▸ **Brief**: Your task is to extract every line from the material below exactly.

▸ **Information provided**:
###

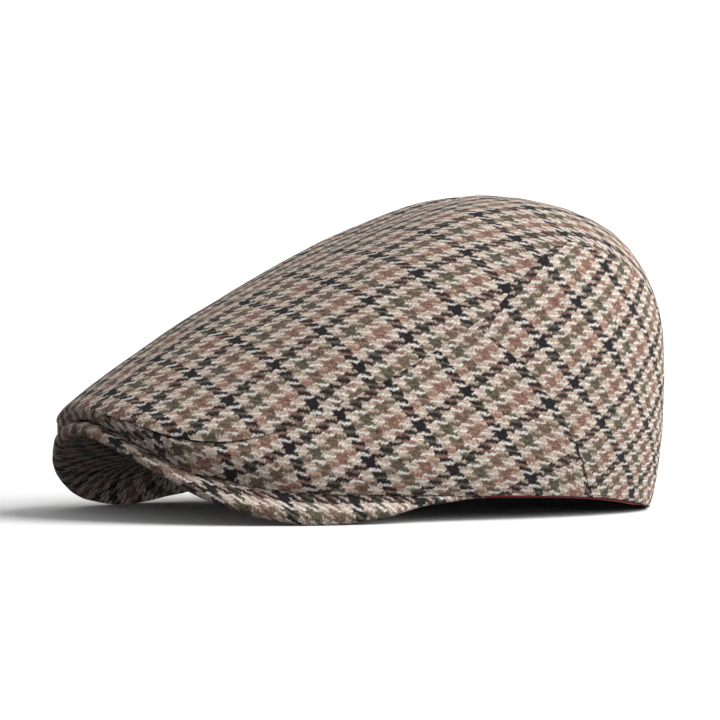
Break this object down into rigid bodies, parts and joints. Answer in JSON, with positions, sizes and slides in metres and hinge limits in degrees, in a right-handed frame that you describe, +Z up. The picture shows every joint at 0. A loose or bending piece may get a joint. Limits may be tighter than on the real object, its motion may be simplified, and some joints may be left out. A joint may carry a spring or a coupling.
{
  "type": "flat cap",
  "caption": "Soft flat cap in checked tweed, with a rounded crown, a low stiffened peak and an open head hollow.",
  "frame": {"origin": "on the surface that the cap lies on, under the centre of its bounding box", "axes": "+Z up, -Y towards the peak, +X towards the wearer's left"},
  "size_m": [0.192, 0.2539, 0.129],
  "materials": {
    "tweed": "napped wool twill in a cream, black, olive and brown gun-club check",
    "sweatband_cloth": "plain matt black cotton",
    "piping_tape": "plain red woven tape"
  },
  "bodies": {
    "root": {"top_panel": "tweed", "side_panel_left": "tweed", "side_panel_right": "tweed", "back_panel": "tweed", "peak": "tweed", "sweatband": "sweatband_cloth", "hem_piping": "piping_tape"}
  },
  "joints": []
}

###

▸ **Finished task**:
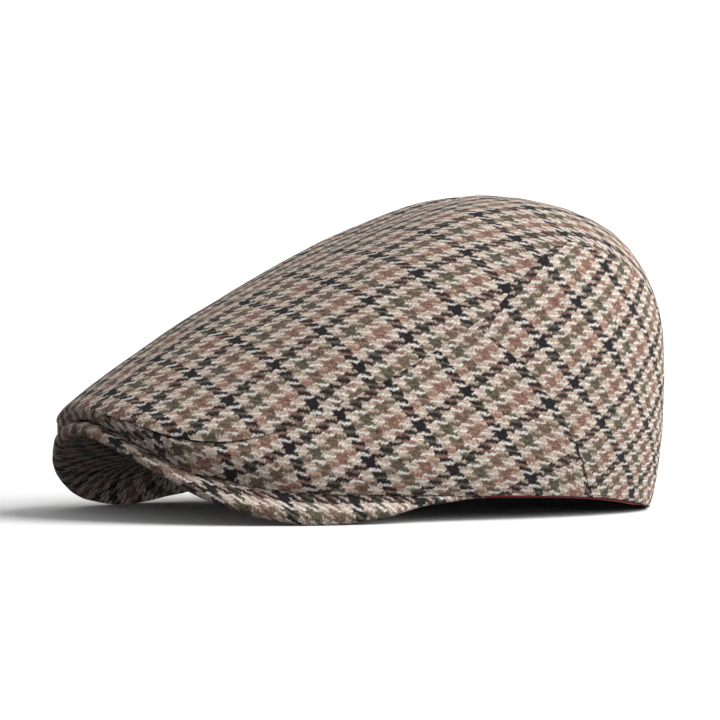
Break this object down into rigid bodies, parts and joints. Answer in JSON, with positions, sizes and slides in metres and hinge limits in degrees, in a right-handed frame that you describe, +Z up. The picture shows every joint at 0. A loose or bending piece may get a joint. Limits may be tighter than on the real object, its motion may be simplified, and some joints may be left out. A joint may carry a spring or a coupling.
{
  "type": "flat cap",
  "caption": "Soft flat cap in checked tweed, with a rounded crown, a low stiffened peak and an open head hollow.",
  "frame": {"origin": "on the surface that the cap lies on, under the centre of its bounding box", "axes": "+Z up, -Y towards the peak, +X towards the wearer's left"},
  "size_m": [0.192, 0.2539, 0.129],
  "materials": {
    "tweed": "napped wool twill in a cream, black, olive and brown gun-club check",
    "sweatband_cloth": "plain matt black cotton",
    "piping_tape": "plain red woven tape"
  },
  "bodies": {
    "root": {"top_panel": "tweed", "side_panel_left": "tweed", "side_panel_right": "tweed", "back_panel": "tweed", "peak": "tweed", "sweatband": "sweatband_cloth", "hem_piping": "piping_tape"}
  },
  "joints": []
}